begin Source data
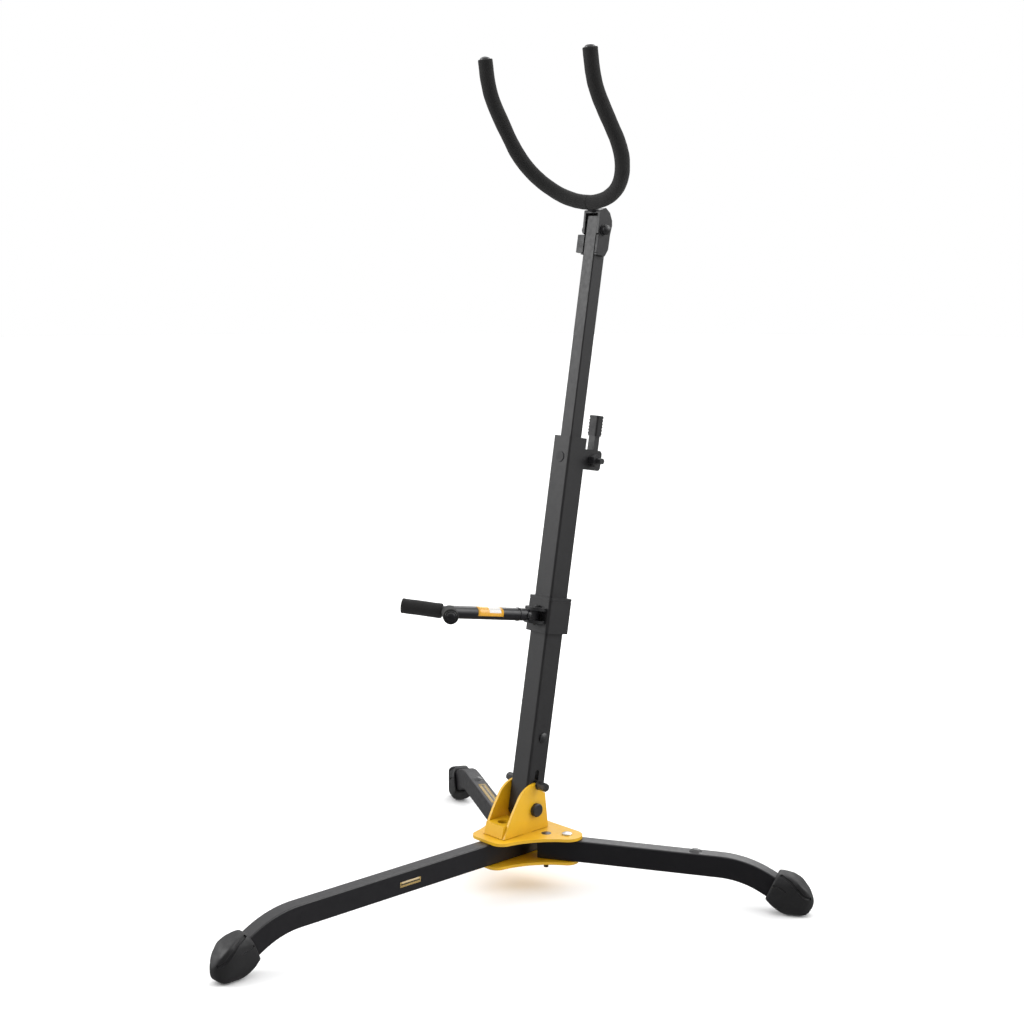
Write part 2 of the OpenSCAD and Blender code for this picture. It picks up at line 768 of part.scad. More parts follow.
// Arm with a flat eye at the pin, and the fork's two prongs.
module arm_stem() {
    cone_t = [12.2, 17];
    length = fork_y - arm_pin_y;
    color(steel_black) difference() {
        union() {
            along_arm() rotate([90, 0, 0]) translate([0, 0, -blade_h / 2]) cylinder(r = eye_r, h = blade_h);
            along_arm() block([-eye_r, -blade_h / 2, 0], [eye_r, blade_h / 2, cone_t[0] + cut]);
            along_arm(cone_t[0]) cylinder(d1 = 10.2, d2 = arm_d, h = cone_t[1] - cone_t[0]);
            along_arm(cone_t[1]) cylinder(d = arm_d, h = length - cone_t[1]);
            along_arm(length) sphere(d = arm_d);
            for (side = [0, 1]) along_prong(side) cylinder(d = prong_d, h = prong_l - cap_t - gap);
            for (side = [0, 1]) along_prong(side) cylinder(d1 = arm_d, d2 = prong_d, h = sleeve_start - 0.5);
        }
        on_column(arm_s, -arm_pin_y) translate([0, 0, -blade_h])
            cylinder(d = pin_d + 2 * fit, h = 2 * blade_h);
        stem_rivet_hole();
    }
}

module stem_rivet_hole() {
    along_arm(stem_rivet_t) across(0) cylinder(d = 4 + 2 * fit, h = arm_d);
}

// Crimped ring where the arm leaves its eye piece.
module stem_ring() {
    color(steel_black) along_arm(ring_t) difference() {
        cylinder(d = arm_d + 1, h = 1.6);
        translate([0, 0, -cut]) cylinder(d = arm_d + fit, h = 1.6 + 2 * cut);
    }
}

module stem_rivet() {
    color(hardware_black) along_arm(stem_rivet_t) {
        across(2) cylinder(d = 4, h = 4.7);
        across(6.7) round_head(6, 1.6);
    }
}

// Thin wrap-around label on the arm's upper right side, with no lettering.
module arm_label() {
    label_t = [51.5, 86];
    film = 0.2;
    color(label_white) along_arm(label_t[0]) rotate([0, 0, -20]) difference() {
        rotate_extrude(angle = 100, $fn = 96) translate([arm_d / 2 + 0.02, 0])
            square([film, label_t[1] - label_t[0]]);
    }
}

// Foam sleeves, hollowed for the caps.
module cradle_foam() {
    color(foam_black) for (side = [0, 1]) along_prong(side, sleeve_start) difference() {
        cylinder(d = foam_d, h = prong_l - sleeve_start);
        translate([0, 0, -cut]) cylinder(d = prong_d + 2 * fit, h = prong_l);
        translate([0, 0, prong_l - sleeve_start - cap_t]) cylinder(d = cap_d + 2 * fit, h = cap_t + cut);
    }
}

// Glossy cap for a sleeve's end, with its back on z = 0.
module end_cap(rise) {
    cylinder(d = cap_d, h = cap_t - gap);
    translate([0, 0, cap_t - gap]) dome(cap_d, rise);
}

module cradle_caps() {
    color(rubber_black) for (side = [0, 1]) along_prong(side, prong_l - cap_t + fit) end_cap(1.4);
}

// ---------------------------------------------------------------- mast

module mast() {
    bolt = [0, yoke_bolt_y, yoke_bolt_s];
    color(steel_grey) on_column() difference() {
        intersection() {
            square_tube(mast_w, mast_w - 2 * mast_wall, mast_foot_s, yoke_bolt_s + mast_top_r + cut, 1.5);
            union() {
                translate(bolt) across(-mast_w) cylinder(r = mast_top_r, h = 2 * mast_w, $fn = 96);
                block([-mast_w, -mast_w, mast_foot_s - cut], [mast_w, mast_w, yoke_bolt_s]);
            }
        }
        translate(bolt) across(-big / 2) cylinder(d = yoke_bolt_d + 2 * fit, h = big);
    }
}

// Plastic slider that plugs the mast's lower end and runs in the column.
module mast_foot() {
    slider = column_w - 2 * column_wall - 2 * fit;
    plug = mast_w - 2 * mast_wall - 2 * fit;
    color(hardware_black) on_column(mast_foot_s) {
        translate([0, 0, -12]) linear_extrude(12) rounded_rect(slider, slider, 2);
        linear_extrude(14) rounded_rect(plug, plug, 1);
    }
}

// ---------------------------------------------------------------- yoke

// Side view of a cheek: y backward, z up the column.
module cheek_outline() {
    polygon([[-10, 620], [-10, 617], [-9.2, 597], [-5.5, 596], [-5.5, 577], [-8, 576.6], [-8, 575.2],
        [4.8, 575.3], [8.7, 582.7], [8.9, 598], [10.2, 607.7], [9.3, 612.7], [4.9, 620], [-1.9, 624]]);
}

// Inverted U of bent sheet: two cheeks and a sloping web over the mast's end.
module yoke_bracket() {
    color(steel_grey) on_column() difference() {
        union() {
            for (side = [0, 1]) mirror([side, 0, 0]) translate([cheek_in, 0, 0])
                rotate([90, 0, 90]) linear_extrude(cheek_out - cheek_in) cheek_outline();
            translate([-cheek_in - cut, 0, 0]) rotate([90, 0, 90]) linear_extrude(2 * (cheek_in + cut))
                polygon([[-10, 617.4], [4.9, 617.4], [4.9, 620], [-1.9, 624], [-10, 620]]);
        }
        translate([0, yoke_bolt_y, yoke_bolt_s]) across(-big / 2)
            cylinder(d = yoke_bolt_d + 2 * fit, h = big);
    }
}

module yoke_bolt() {
    head_h = 6;
    color(hardware_black) on_column(yoke_bolt_s, yoke_bolt_y) {
        across(-cheek_out - 6) cylinder(d = yoke_bolt_d, h = 2 * cheek_out + 6);
        across(cheek_out) cylinder(d = 12, h = 0.8);
        across(cheek_out + 0.8) round_head(10, head_h);
    }
}

module yoke_nut() {
    color(hardware_black) on_column(yoke_bolt_s, yoke_bolt_y) across(-cheek_out) mirror([0, 0, 1])
        difference() {
            union() {
                cylinder(d = 9, h = 4, $fn = 6);
                translate([0, 0, 4]) cylinder(d = 7.5, h = 2);
                translate([0, 0, 6]) dome(7.5, 2);
            }
            translate([0, 0, -cut]) cylinder(d = yoke_bolt_d + 2 * fit, h = 6 + cut + fit);
        }
}

// Black blocks in the cheeks' front edges; the left one ends in a thumb tab.
module yoke_latch() {
    low = 577.2;
    high = 595.6;
    front = -8.2;
    color(rubber_black) on_column() {
        block([cheek_in, front, low], [cheek_out, -5.5 - fit, high]);
        block([-cheek_out - cut, front, low], [-cheek_in, -5.5 - fit, high]);
        block([-18, front, low], [-cheek_out - fit, -4, high]);
    }
}

// Puts children in the yoke's own plane: x right, z up the horns, origin at the rod's lowest point.
module in_yoke() {
    on_column(rod_s, rod_y) rotate([yoke_tilt, 0, 0]) children();
}

// Curve of the yoke as a round bar: the right half, or the whole half circle.
module yoke_curve(d, angle) {
    translate([0, 0, yoke_r]) rotate([90, 0, 0]) rotate([0, 0, -angle])
        rotate_extrude(angle = angle, $fn = 96) translate([yoke_r, 0]) circle(d = d);
}

// Right horn as a round bar, ending short of the tip by back_off. Bands join its stretches.
module horn(d, back_off = 0) {
    for (z = [yoke_r, horn_l]) translate([yoke_r, 0, z - seam]) cylinder(d = d + 2 * band, h = 2 * seam);
    at_horn_end() translate([0, 0, -seam]) cylinder(d = d + 2 * band, h = 2 * seam);
    translate([yoke_r, 0, yoke_r]) cylinder(d = d, h = horn_l - yoke_r);
    translate([yoke_r, horn_bend_r, horn_l]) rotate([90, 0, -90])
        rotate_extrude(angle = horn_bend, $fn = 96) translate([horn_bend_r, 0]) circle(d = d);
    at_horn_end() cylinder(d = d, h = horn_tip - back_off);
}

// Puts children at the top of the right horn's upper bend, with z along the horn.
module at_horn_end() {
    translate([yoke_r, horn_bend_r * (1 - cos(horn_bend)), horn_l + horn_bend_r * sin(horn_bend)])
        rotate([-horn_bend, 0, 0]) children();
}

// Stub between the bracket's web and the rod.
module stub(d) {
    on_column(rod_s, rod_y) rotate([stub_tilt, 0, 0]) translate([0, 0, -20]) cylinder(d = d, h = 20);
}

// Everything on the mast's side of the web's upper face.
module below_web() {
    web_slope = atan2(4, 8.1);
    on_column(620, -10) rotate([web_slope, 0, 0]) block([-big / 2, -big / 2, -big], [big / 2, big / 2, 0]);
}

// Bent rod with its welded stub.
module yoke_rod() {
    color(hardware_black) {
        in_yoke() {
            yoke_curve(rod_d, 180);
            for (side = [0, 1]) mirror([side, 0, 0]) horn(rod_d, cap_t + gap);
        }
        difference() {
            stub(stub_d);
            below_web();
        }
    }
}

// One foam sleeve on each half of the rod, hollowed for its cap. They meet at the stub.
module yoke_foam() {
    color(foam_black) for (side = [0, 1]) mirror([side, 0, 0]) difference() {
        in_yoke() {
            yoke_curve(foam_d, 90);
            horn(foam_d);
        }
        in_yoke() {
            yoke_curve(rod_d + 2 * fit, 90);
            horn(rod_d + 2 * fit, -cut);
        }
        block([-cut, -big, 0], [gap / 4, big, 2 * big]);
        in_yoke() at_horn_end() translate([0, 0, horn_tip - cap_t]) cylinder(d = cap_d + gap, h = big);
        stub(stub_d + 2 * fit);
    }
}

module yoke_caps() {
    color(rubber_black) in_yoke() for (side = [0, 1]) mirror([side, 0, 0])
        at_horn_end() translate([0, 0, horn_tip - cap_t + fit]) end_cap(3.2);
}

bottom_plate();
top_plate();
column_bracket();
front_leg();
front_foot();
front_leg_bolts();
leg_pivots();
detent_plungers();
detent_covers();
fold_bolt();
fold_nut();
rear_leg(1);  // right_leg
rear_foot(1);  // right_foot
leg_sleeve(1);  // right_leg_sleeve
leg_button(1);  // right_leg_button
leg_bumper(1);  // right_leg_bumper
rear_leg(-1);  // left_leg
rear_foot(-1);  // left_foot
leg_sleeve(-1);  // left_leg_sleeve
leg_button(-1);  // left_leg_button
leg_bumper(-1);  // left_leg_bumper
column_tube();
fold_sleeve();
stop_screw();
lock_bar();
lock_knobs();
collar();
arm_lugs();
arm_pin();
arm_stem();
stem_ring();
stem_rivet();
arm_label();
cradle_foam();
cradle_caps();
mast_bushing();
clamp_pad();
clamp_lugs();
clamp_bolt();
clamp_nut();
clamp_spacers();
clamp_lever();
lever_grip();
mast();
mast_foot();
yoke_bracket();
yoke_bolt();
yoke_nut();
yoke_latch();
yoke_rod();
yoke_foam();
yoke_caps();
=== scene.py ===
import json
import math

import bmesh
import bpy
from mathutils import Matrix, Vector, noise
from mathutils.bvhtree import BVHTree


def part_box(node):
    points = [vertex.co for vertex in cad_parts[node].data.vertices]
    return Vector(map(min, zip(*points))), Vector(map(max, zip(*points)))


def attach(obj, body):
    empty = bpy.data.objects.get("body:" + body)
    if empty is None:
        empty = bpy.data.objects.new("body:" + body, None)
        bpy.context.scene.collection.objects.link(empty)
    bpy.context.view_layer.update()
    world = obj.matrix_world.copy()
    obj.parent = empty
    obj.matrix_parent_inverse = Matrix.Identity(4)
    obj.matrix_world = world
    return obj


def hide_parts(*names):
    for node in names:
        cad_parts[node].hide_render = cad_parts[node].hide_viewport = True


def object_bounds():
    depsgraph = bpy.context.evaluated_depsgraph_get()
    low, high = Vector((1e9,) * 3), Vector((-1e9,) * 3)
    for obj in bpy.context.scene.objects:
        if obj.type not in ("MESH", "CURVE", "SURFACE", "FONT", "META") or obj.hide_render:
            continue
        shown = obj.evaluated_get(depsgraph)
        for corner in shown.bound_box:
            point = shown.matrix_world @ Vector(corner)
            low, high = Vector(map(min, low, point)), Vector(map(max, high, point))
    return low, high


# Looks of a folding saxophone stand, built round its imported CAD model. Every CAD node gets a procedural
# material, and the foam sleeves, end caps, printed films and rubber boots are pieces of their own.
# Metres, +Z up, front along -Y, right along +X.

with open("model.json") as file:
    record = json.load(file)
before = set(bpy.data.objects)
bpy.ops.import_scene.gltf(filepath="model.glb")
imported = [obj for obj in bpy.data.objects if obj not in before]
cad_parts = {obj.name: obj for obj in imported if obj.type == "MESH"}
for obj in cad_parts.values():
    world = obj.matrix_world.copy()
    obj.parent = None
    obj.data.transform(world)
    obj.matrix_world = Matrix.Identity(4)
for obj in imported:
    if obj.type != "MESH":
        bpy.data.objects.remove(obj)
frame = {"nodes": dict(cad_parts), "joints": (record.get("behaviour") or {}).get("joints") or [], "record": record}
CAD_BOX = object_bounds()
NODES = frame["nodes"]
JOINTS = {joint["name"]: joint for joint in frame["joints"]}

RIGHT = Vector((1, 0, 0))
UP = Vector((0, 0, 1))
COLUMN_UP = Vector(JOINTS["mast_slide"]["axis"])
COLUMN_BACK = Vector((0, COLUMN_UP.z, -COLUMN_UP.y))
FOLD_AXIS = Vector(JOINTS["column_fold"]["pos_m"])
ARM_PIN = Vector(JOINTS["arm_swing"]["pos_m"])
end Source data
Written problem: Copy out exactly the lines from the one with "bottom_plate();" through the one with "bpy.context.view_layer.update()", counting both ends, and no other lines.

Task solution:
bottom_plate();
top_plate();
column_bracket();
front_leg();
front_foot();
front_leg_bolts();
leg_pivots();
detent_plungers();
detent_covers();
fold_bolt();
fold_nut();
rear_leg(1);  // right_leg
rear_foot(1);  // right_foot
leg_sleeve(1);  // right_leg_sleeve
leg_button(1);  // right_leg_button
leg_bumper(1);  // right_leg_bumper
rear_leg(-1);  // left_leg
rear_foot(-1);  // left_foot
leg_sleeve(-1);  // left_leg_sleeve
leg_button(-1);  // left_leg_button
leg_bumper(-1);  // left_leg_bumper
column_tube();
fold_sleeve();
stop_screw();
lock_bar();
lock_knobs();
collar();
arm_lugs();
arm_pin();
arm_stem();
stem_ring();
stem_rivet();
arm_label();
cradle_foam();
cradle_caps();
mast_bushing();
clamp_pad();
clamp_lugs();
clamp_bolt();
clamp_nut();
clamp_spacers();
clamp_lever();
lever_grip();
mast();
mast_foot();
yoke_bracket();
yoke_bolt();
yoke_nut();
yoke_latch();
yoke_rod();
yoke_foam();
yoke_caps();
=== scene.py ===
import json
import math

import bmesh
import bpy
from mathutils import Matrix, Vector, noise
from mathutils.bvhtree import BVHTree


def part_box(node):
    points = [vertex.co for vertex in cad_parts[node].data.vertices]
    return Vector(map(min, zip(*points))), Vector(map(max, zip(*points)))


def attach(obj, body):
    empty = bpy.data.objects.get("body:" + body)
    if empty is None:
        empty = bpy.data.objects.new("body:" + body, None)
        bpy.context.scene.collection.objects.link(empty)
    bpy.context.view_layer.update()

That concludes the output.